Something always seems to either break on the car or Allmendinger loses his cool when faced with mid-race adversity. That’s why the talented road racer has more career finishes of 35th or worse at Sonoma (five) than top-10 finishes (two).
In that sense, his team’s strategy Sunday was puzzling. With Allmendinger in agreement, the 47 team had its driver stay on track for stage points while the other leaders pitted late in Stage 1. Allmendinger ended up winning the stage and got 10 stage points — but for what?
The driver entered the race 23rd in points. He’s not racing for points; he’s racing for wins.

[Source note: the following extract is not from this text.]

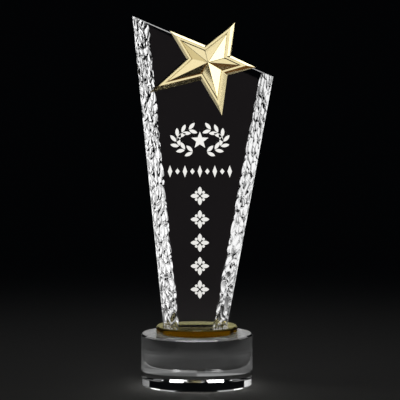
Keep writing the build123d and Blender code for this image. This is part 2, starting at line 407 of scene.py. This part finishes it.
# ---- Blade ----------------------------------------------------------------------
def chisel_bite(along, across, length, width, settings, random):
    """Depth of the chiselled hollows at each point of a side, in metres.

    along and across are the point's places on a side of this length and width. The strokes
    stand on a jittered grid. Each cuts h - p^2 / 2R - q^2 / 2S deep, where p and q are the
    distances along and across the stroke, and the deepest stroke wins at every point. Where
    the second deepest is nearly as deep, by a difference d, a lip is left that is LIP times
    exp(-(d / LIP)^2) high.
    """
    up = np.arange(0, length + settings.stroke_length, settings.stroke_length)
    over = np.arange(0, width + settings.stroke_width, settings.stroke_width)
    centre_u, centre_v = (m.ravel() for m in np.meshgrid(up, over, indexing="ij"))
    count = centre_u.size
    centre_u = centre_u + random.uniform(-0.5, 0.5, count) * settings.stroke_length
    centre_v = centre_v + random.uniform(-0.5, 0.5, count) * settings.stroke_width
    lean = random.normal(0, math.radians(30), count)
    long_radius = random.uniform(16, 45, count) * MM
    short_radius = random.uniform(3.0, 6.0, count) * MM
    deepest = settings.chisel_depth * random.uniform(0.45, 1.0, count)
    bite, runner_up = np.zeros_like(along), np.zeros_like(along)
    for i in range(count):
        du, dv = along - centre_u[i], across - centre_v[i]
        p = du * math.cos(lean[i]) + dv * math.sin(lean[i])
        q = dv * math.cos(lean[i]) - du * math.sin(lean[i])
        cut = deepest[i] - p**2 / (2 * long_radius[i]) - q**2 / (2 * short_radius[i])
        runner_up = np.maximum(runner_up, np.minimum(bite, cut))
        bite = np.maximum(bite, cut)
    lip = np.exp(-((bite - runner_up) / LIP)**2)
    return bite - LIP * lip * (bite > LIP_FROM)


def blade_outline():
    """The straight outline of the blade's back face, measured on the CAD node.

    Gives the low and high corners of the blade's box, where each side's foot stands in X,
    the top corner of each side, and the slope of the top, which is its rise over its run.
    """
    points = points_of(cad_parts["crystal_blade"].data)
    low, high = points.min(axis=0), points.max(axis=0)
    back = points[points[:, 1] > high[1] - EDGE]
    foot = back[back[:, 2] < low[2] + EDGE]
    top = {LEFT: back[np.argmin(back[:, 0])], RIGHT: back[np.argmax(back[:, 0])]}
    run, _, rise = top[RIGHT] - top[LEFT]
    return SimpleNamespace(
        low=low, high=high, foot_x={LEFT: foot[:, 0].min(), RIGHT: foot[:, 0].max()},
        top=top, slope=rise / run)


def side_points(side, outline, settings, random):
    """Points of a chiselled side: rows from the foot up, columns from front to back.

    A column stands at its share of the way to the back, and there the side is SLANT times
    the rest of the way inside the back edge. The column is the line x = its foot + lean
    times the height, up to where it meets the sloping top. The hollows move its points
    inward, the last ones near the top slide up or down to stay on the top face, and an
    arris is taken off the back edge and the top corners.
    """
    front, back, foot = outline.low[1] + PROUD, outline.high[1], outline.low[2]
    thickness = back - front
    arris, corner = settings.arris, outline.top[side]

    def top_height(x):
        return outline.top[LEFT][2] + outline.slope * (x - outline.top[LEFT][0])

    lean = (corner[0] - outline.foot_x[side]) / (corner[2] - foot)
    middle = np.linspace(arris, thickness - arris, COLUMNS - 2)[1:]
    across = np.concatenate([[0, arris], middle, [thickness]])
    base_x = outline.foot_x[side] - side * SLANT[side] * (1 - across / thickness)
    rise = (top_height(base_x) - foot) / (1 - outline.slope * lean)
    z = foot + np.linspace(0, 1, ROWS)[:, None] * rise
    bite = chisel_bite(
        z - foot, np.broadcast_to(across, z.shape), rise.max(), thickness, settings, random)
    fade = np.clip((thickness - arris - across) / BACK_FADE, 0, 1)
    x = base_x + lean * (z - foot) - side * bite * fade
    ease = np.clip((z - (z[-1] - TOP_EASE)) / TOP_EASE, 0, 1)
    z = z + ease * (top_height(x[-1]) - z[-1])
    y = np.broadcast_to(front + across, z.shape)
    x[:, -1] -= side * arris
    z[-1, 0] -= arris
    z[-1, -1] = top_height(x[-1, -1]) - arris
    return np.stack([x, y, z], axis=-1)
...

After that decision — with all his track position lost and now tasked with trying to come through the field — Allmendinger made a mistake, missed a shift and blew his engine.
The whole sequence just didn’t make sense, and it turned into another deeply disappointing day for the ‘Dinger.
5. Points Positions
In this unusual NASCAR season — perhaps historically so, with the fewest winners through 16 races since 1978 — one item in the Top Five will be a weekly look at the point standings.
After all, this playoff field is shaping up to have the most drivers getting their playoff spots on points since the start of the Win-And-In Era.
With Daytona 500 winner Austin Dillon outside the top 16 in the standings, that moves the cutoff position to 15th in points — which is currently Alex Bowman. He’s safe by 17 points over Ricky Stenhouse Jr. and by 25 points over Paul Menard.
Erik Jones has a 13-point lead over Bowman (and thus a 30-point cushion to Stenhouse). After that, the cutoff isn’t really close because Chase Elliott is another 35 points ahead of Jones and therefore 65 points inside the cutoff.
The winless drivers who would make the playoffs right now are Brad Keselowski, Kurt Busch, Denny Hamlin, Kyle Larson, Aric Almirola, Ryan Blaney, Jimmie Johnson, Elliott, Jones and Bowman.